As the noise of the busy bar on the other side of our beaded curtain gets louder and louder, it’s time to wrap up our work for the night and focus on fun. Julia calls Wolf Alice’s drummer Joel and tells them to come and meet us, before she runs to the bar to fetch Tecates and tequilas. Ellie and Joel arrive to add to the merriment, squeezing into the booth as the drinks keep flowing and conversation moves erratically from Harry Styles to which Sex And The City character we are and onwards, until Ray’s calls time on our night out.
Two-and-a-half months later, Sunflower Bean are sat in their rehearsal room, where the only liquid spilling today is Julia’s coffee. The band have just announced ‘Headful Of Sugar’ to the world days earlier and shared ‘Who Put You Up To This?’, and now they’re soaking up the reaction. “I feel relieved,” admits Olive. “It’s nice to get it out of the vacuum of your own perspective.”
“It’s really exciting and it’s definitely surreal,” Julia agrees. “I spent a lot of days wondering what it would feel like on the day that we announced it. We’re just trying to get back into what it’s like to be a releasing band coming out of this forced retirement that nobody wanted to go into.”

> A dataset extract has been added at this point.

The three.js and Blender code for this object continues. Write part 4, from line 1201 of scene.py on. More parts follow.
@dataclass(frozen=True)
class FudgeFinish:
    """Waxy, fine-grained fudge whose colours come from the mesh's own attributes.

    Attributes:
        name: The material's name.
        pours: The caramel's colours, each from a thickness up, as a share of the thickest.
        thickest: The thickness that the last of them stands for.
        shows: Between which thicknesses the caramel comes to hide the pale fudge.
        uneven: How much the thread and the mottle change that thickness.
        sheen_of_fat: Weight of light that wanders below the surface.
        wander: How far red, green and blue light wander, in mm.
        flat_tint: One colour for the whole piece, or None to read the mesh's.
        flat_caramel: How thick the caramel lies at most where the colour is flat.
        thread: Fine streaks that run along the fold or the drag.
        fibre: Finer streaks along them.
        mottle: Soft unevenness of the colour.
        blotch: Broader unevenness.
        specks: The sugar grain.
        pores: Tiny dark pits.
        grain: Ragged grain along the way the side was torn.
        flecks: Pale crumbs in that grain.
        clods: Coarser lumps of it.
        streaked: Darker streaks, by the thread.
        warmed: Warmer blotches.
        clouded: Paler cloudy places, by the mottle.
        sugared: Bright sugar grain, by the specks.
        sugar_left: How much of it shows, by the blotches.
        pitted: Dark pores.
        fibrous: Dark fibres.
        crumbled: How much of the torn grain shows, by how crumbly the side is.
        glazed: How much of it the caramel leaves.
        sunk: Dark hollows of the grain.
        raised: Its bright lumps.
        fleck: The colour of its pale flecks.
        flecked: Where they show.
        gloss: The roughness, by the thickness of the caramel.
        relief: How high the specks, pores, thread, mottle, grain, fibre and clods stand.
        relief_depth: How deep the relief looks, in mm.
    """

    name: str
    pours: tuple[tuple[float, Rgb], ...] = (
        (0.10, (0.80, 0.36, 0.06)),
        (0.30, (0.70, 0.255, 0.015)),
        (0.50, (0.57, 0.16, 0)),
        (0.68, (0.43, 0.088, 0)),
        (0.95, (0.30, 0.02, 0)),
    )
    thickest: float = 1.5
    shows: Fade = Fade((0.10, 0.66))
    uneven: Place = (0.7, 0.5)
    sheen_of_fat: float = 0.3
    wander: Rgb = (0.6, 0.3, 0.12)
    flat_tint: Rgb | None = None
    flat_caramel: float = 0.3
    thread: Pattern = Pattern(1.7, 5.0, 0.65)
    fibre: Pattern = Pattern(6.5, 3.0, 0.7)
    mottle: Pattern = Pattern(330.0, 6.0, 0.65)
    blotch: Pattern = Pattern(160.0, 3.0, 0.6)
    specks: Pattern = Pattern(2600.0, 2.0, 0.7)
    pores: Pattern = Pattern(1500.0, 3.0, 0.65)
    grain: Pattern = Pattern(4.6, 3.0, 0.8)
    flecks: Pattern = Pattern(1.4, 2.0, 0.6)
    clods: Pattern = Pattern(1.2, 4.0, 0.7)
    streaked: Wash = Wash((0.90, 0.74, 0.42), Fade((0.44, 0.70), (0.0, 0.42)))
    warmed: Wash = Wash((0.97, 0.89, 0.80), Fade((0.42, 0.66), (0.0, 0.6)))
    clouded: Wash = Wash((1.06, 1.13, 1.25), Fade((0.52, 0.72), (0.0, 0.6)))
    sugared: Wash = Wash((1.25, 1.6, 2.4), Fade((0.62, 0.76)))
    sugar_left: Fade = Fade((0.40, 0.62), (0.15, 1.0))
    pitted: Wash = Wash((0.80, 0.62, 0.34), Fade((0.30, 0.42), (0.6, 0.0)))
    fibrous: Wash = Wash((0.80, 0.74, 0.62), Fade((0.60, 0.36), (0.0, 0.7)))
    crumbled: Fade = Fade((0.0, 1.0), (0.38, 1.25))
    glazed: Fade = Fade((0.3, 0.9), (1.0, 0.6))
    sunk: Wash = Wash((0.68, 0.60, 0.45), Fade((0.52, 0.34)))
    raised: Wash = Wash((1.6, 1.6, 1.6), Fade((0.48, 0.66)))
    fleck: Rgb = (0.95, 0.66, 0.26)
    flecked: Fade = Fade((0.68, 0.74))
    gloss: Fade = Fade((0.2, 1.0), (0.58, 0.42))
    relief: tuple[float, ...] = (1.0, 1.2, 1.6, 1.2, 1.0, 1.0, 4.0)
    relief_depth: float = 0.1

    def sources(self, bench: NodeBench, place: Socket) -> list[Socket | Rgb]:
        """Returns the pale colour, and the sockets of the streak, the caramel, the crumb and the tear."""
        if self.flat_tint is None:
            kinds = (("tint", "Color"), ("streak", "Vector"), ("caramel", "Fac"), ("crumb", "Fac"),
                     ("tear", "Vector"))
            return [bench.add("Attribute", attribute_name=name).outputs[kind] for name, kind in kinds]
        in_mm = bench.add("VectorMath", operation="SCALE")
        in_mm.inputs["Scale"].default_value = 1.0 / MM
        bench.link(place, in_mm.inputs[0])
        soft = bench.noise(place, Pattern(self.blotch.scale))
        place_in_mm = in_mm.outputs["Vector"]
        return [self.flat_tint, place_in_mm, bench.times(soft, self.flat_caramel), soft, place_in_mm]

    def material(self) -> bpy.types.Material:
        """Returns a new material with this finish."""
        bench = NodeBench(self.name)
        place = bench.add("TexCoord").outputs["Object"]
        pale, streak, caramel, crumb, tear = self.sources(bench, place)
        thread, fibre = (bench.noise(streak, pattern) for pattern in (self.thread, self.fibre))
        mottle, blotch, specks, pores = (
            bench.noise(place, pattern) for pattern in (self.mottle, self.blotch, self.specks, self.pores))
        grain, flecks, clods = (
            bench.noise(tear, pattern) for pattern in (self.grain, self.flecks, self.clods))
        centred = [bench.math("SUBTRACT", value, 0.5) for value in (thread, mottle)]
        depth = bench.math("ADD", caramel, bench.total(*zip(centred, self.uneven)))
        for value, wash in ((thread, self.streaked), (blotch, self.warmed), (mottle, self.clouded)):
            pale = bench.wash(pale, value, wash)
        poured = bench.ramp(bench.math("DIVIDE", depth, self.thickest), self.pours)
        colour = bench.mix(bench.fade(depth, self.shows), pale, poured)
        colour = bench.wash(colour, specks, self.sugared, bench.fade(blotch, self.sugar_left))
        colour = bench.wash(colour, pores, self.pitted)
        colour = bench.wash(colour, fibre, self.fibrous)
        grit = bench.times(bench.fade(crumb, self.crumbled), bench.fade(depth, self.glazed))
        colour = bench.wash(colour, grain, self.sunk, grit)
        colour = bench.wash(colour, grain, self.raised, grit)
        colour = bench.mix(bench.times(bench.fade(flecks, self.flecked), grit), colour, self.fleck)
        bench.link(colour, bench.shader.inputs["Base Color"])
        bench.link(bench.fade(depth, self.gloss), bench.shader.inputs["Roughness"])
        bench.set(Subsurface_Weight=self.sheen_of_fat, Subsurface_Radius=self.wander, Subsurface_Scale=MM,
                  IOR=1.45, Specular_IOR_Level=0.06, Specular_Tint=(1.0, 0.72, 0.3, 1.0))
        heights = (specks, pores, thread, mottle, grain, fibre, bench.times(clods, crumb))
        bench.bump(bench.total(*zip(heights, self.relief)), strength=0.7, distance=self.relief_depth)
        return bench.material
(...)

The confidence the band found in making ‘Headful Of Sugar’ has continued to grow as they’ve been planning its other aspects, like the video for their new single, which Nick wrote and finds the trio embarking on a life of crime. “In previous videos, we might have worried more about how we look and this was more about what was being done,” she notes. “I think that’s the right kind of development, really.”
Alongside the album and single, the trio have also confirmed a raft of tour dates that look like the kind of schedule they’d keep in the pre-pandemic years. Among them is a “dream show” at Manhattan’s Webster Hall – another integral part of their New York youth. “I grew up in the East Village and I’ve always walked by Webster Hall a million times,” Julia says.
Despite that, Sunflower Bean have only played there once before and they say getting to headline there is on a similar scale to one of the other city’s famed venues, Bowery Ballroom. “That was emotionally a really big deal to be able to do that,” the bassist and singer says of their past gigs there. “I think Webster is going to be similar and it’s definitely a show that I’ve been thinking about and dreaming about since it got booked.”
As life – and the buzz of the city – continue to get back to something resembling normal, the trio reflect on just why New York is so consistent at creating great art. “I think it’s the street culture,” Nick muses. “People run into each other on the subway or walking down the street and it forms this cool community of musicians and artists, because you’re not isolated in the car.”
“You’re inadvertently in the thick of it and the mix of it all the time,” Julia nods, before throwing in her own perspective. “New York is like a bitch mother who will kick you when you’re down, but then when you’re at rock bottom will come to you with a hug,” she explains colourfully. “The difficulty and the extremity of the weather and the ability to survive here create a desperation that creates art.” Like Sunflower Bean’s relationship with the city, that doesn’t look like it will change any time soon, ensuring us more great records from the trio and the bands they share the streets with, for years to come.